• SHORT EXERCISE:
Answer with one number only: the number of lines that contain "scene".
++++++++++++++++++++
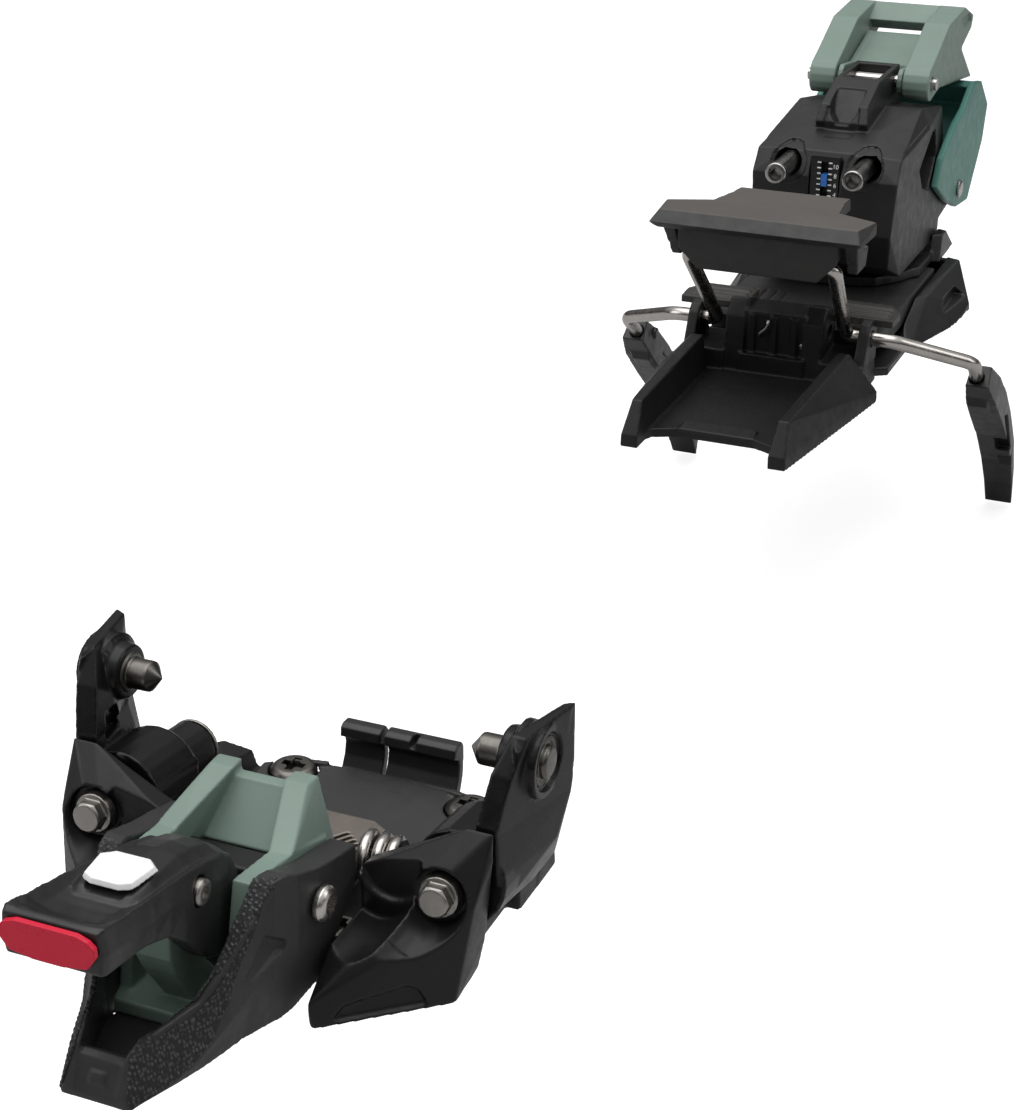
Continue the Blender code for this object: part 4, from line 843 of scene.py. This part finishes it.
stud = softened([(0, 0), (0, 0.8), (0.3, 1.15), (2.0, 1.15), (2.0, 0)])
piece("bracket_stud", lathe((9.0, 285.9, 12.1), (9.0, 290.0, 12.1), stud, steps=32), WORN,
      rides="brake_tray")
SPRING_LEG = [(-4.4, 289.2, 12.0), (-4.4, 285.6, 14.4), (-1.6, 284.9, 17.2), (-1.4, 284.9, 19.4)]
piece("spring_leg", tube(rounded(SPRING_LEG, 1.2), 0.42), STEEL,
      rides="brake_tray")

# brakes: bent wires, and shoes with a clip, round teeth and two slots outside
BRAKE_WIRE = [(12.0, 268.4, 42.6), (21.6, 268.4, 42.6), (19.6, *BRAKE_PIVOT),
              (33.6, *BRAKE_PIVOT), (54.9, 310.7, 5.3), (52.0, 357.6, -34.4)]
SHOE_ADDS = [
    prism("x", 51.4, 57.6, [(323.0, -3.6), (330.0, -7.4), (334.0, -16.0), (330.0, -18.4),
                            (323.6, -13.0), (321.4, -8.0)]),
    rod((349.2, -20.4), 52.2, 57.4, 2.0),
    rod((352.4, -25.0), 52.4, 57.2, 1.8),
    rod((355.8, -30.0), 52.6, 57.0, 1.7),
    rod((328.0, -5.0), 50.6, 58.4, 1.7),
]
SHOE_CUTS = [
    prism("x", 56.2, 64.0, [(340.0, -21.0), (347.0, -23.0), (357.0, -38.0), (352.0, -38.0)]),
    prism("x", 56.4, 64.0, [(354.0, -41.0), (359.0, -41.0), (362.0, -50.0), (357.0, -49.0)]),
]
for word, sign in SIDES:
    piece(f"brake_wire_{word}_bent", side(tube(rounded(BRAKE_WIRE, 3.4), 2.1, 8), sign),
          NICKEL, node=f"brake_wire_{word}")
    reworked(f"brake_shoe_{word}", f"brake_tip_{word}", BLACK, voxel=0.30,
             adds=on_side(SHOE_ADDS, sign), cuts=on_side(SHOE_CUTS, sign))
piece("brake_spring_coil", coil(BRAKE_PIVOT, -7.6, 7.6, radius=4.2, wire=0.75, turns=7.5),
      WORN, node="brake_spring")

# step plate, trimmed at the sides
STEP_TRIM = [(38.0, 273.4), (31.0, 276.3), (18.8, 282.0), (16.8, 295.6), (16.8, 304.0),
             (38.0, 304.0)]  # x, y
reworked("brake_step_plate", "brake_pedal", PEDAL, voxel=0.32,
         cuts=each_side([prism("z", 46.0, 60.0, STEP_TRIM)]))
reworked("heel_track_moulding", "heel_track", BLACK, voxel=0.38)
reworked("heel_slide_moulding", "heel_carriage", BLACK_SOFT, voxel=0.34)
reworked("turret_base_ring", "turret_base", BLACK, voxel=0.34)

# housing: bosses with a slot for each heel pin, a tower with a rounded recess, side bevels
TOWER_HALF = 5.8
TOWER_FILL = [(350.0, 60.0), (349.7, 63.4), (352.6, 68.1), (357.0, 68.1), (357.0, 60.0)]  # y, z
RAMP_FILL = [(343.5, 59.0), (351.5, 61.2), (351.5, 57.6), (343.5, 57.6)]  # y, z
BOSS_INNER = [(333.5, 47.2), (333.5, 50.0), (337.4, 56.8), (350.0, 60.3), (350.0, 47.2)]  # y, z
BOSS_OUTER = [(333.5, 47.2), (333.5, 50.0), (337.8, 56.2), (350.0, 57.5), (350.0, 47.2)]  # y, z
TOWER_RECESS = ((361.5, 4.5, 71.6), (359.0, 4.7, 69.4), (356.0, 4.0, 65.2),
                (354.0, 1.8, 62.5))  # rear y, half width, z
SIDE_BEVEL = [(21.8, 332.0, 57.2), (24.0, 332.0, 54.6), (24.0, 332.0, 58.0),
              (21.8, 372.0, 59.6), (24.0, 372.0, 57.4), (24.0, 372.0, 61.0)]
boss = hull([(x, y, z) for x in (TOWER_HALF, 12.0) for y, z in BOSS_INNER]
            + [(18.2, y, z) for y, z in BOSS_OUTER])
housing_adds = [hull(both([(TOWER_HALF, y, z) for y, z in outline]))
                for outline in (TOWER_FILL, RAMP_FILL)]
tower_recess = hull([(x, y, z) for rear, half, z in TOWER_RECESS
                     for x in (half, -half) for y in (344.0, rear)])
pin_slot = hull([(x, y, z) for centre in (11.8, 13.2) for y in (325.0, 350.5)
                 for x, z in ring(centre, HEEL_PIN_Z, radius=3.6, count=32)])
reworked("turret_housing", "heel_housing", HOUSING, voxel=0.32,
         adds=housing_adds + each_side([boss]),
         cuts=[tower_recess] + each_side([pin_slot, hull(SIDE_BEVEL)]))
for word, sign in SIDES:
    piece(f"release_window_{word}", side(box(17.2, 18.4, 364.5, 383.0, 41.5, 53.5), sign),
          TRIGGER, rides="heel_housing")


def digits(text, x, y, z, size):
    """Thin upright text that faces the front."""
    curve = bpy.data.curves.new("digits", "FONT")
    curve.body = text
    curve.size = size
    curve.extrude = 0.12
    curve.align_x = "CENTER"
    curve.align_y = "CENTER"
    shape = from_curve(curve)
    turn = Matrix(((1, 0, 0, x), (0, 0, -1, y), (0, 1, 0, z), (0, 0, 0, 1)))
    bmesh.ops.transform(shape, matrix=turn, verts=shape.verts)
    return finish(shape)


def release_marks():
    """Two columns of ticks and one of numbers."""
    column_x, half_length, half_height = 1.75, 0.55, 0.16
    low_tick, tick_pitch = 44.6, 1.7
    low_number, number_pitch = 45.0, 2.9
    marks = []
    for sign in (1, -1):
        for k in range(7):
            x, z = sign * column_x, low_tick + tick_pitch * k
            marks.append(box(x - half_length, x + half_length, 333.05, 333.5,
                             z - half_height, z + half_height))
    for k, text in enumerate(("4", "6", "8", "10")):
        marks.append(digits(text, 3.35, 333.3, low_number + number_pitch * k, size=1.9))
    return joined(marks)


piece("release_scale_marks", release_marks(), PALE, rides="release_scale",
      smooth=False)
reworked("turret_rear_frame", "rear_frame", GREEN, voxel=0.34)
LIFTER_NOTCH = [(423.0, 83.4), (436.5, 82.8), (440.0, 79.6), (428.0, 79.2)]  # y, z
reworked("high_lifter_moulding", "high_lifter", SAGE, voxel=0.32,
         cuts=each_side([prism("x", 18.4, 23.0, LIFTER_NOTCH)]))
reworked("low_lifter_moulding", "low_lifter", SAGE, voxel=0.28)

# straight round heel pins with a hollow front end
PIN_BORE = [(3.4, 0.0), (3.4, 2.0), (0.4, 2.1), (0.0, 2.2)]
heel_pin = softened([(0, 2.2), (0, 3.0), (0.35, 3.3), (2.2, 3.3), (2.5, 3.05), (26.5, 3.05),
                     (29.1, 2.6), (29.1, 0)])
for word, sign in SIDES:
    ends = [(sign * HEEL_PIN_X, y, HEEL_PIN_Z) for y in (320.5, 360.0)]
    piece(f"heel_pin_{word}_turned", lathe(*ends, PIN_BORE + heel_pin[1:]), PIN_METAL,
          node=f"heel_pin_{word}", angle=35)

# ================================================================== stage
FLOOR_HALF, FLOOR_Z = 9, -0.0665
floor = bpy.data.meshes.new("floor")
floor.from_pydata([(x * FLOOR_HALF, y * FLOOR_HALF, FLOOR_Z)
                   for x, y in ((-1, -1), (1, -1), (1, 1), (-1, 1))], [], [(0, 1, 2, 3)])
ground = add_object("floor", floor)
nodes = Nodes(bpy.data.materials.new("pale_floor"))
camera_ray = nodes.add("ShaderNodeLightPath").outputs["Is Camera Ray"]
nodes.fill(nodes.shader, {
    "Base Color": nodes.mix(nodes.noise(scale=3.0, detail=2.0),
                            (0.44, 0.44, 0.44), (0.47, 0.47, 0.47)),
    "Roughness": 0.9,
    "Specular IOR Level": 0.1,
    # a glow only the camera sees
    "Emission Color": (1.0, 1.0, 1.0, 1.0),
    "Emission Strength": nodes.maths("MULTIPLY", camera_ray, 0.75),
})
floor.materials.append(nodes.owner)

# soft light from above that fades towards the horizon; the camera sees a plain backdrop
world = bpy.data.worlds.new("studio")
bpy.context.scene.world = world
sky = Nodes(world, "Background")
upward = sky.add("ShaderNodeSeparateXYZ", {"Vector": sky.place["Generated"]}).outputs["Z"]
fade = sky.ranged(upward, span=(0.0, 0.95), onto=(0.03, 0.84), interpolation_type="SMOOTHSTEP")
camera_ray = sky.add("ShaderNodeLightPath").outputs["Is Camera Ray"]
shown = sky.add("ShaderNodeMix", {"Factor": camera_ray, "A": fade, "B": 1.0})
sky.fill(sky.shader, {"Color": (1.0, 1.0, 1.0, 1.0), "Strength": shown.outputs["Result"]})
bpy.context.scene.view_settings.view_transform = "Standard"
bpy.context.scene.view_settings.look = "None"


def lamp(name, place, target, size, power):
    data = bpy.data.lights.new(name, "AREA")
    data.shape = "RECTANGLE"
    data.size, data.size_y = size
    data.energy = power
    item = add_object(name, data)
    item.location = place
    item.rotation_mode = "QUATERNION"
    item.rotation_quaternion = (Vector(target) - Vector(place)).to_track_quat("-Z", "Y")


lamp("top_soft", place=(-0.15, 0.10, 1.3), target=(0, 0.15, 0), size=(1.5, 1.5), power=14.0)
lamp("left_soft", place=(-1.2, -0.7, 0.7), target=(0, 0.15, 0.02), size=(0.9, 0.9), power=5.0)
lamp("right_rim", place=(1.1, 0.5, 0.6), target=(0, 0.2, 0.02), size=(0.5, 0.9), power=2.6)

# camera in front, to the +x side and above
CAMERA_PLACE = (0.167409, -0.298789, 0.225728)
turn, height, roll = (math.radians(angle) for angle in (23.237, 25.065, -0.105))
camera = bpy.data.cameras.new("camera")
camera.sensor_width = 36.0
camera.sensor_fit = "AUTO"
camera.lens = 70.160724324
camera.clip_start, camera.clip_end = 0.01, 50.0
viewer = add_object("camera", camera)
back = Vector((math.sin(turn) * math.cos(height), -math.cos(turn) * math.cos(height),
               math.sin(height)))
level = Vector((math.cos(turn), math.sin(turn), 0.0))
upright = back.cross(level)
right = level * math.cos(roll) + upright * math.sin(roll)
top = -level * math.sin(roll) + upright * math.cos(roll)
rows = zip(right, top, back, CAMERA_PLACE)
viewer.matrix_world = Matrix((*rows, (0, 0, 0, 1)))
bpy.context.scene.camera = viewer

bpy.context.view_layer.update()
++++++++++++++++++++
• OUTPUT OF THE EXERCISE:
5